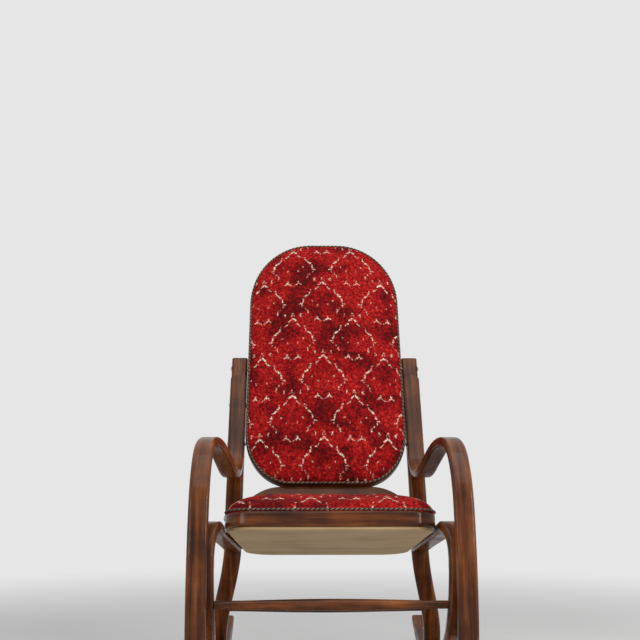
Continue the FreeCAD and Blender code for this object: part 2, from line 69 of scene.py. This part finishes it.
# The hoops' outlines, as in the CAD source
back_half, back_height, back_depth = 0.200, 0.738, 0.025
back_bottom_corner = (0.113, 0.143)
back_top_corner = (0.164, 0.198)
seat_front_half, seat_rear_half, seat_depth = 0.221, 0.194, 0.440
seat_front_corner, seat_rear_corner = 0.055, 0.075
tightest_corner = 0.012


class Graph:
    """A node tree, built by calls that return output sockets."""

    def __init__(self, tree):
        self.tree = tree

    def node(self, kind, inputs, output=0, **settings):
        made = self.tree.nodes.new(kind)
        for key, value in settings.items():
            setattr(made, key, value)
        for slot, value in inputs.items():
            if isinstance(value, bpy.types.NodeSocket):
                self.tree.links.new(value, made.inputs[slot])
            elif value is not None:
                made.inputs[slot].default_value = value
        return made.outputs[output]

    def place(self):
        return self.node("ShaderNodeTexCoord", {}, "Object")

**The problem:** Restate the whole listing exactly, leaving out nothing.

**Problem solution:**
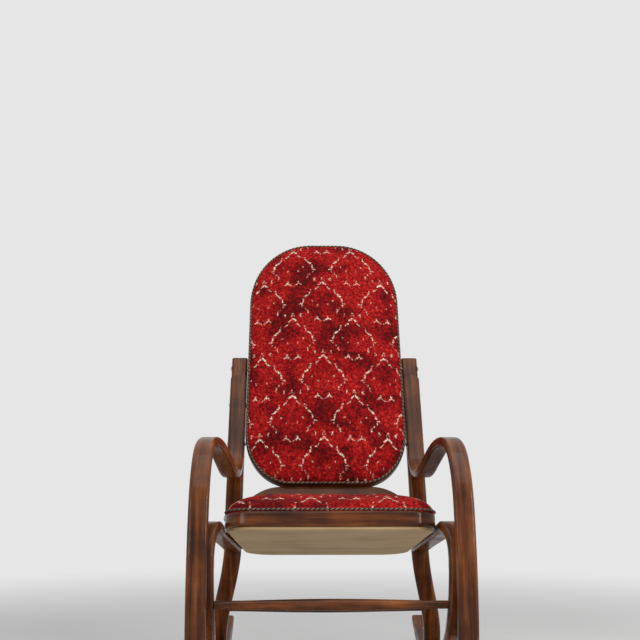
Continue the FreeCAD and Blender code for this object: part 2, from line 69 of scene.py. This part finishes it.
# The hoops' outlines, as in the CAD source
back_half, back_height, back_depth = 0.200, 0.738, 0.025
back_bottom_corner = (0.113, 0.143)
back_top_corner = (0.164, 0.198)
seat_front_half, seat_rear_half, seat_depth = 0.221, 0.194, 0.440
seat_front_corner, seat_rear_corner = 0.055, 0.075
tightest_corner = 0.012


class Graph:
    """A node tree, built by calls that return output sockets."""

    def __init__(self, tree):
        self.tree = tree

    def node(self, kind, inputs, output=0, **settings):
        made = self.tree.nodes.new(kind)
        for key, value in settings.items():
            setattr(made, key, value)
        for slot, value in inputs.items():
            if isinstance(value, bpy.types.NodeSocket):
                self.tree.links.new(value, made.inputs[slot])
            elif value is not None:
                made.inputs[slot].default_value = value
        return made.outputs[output]

    def place(self):
        return self.node("ShaderNodeTexCoord", {}, "Object")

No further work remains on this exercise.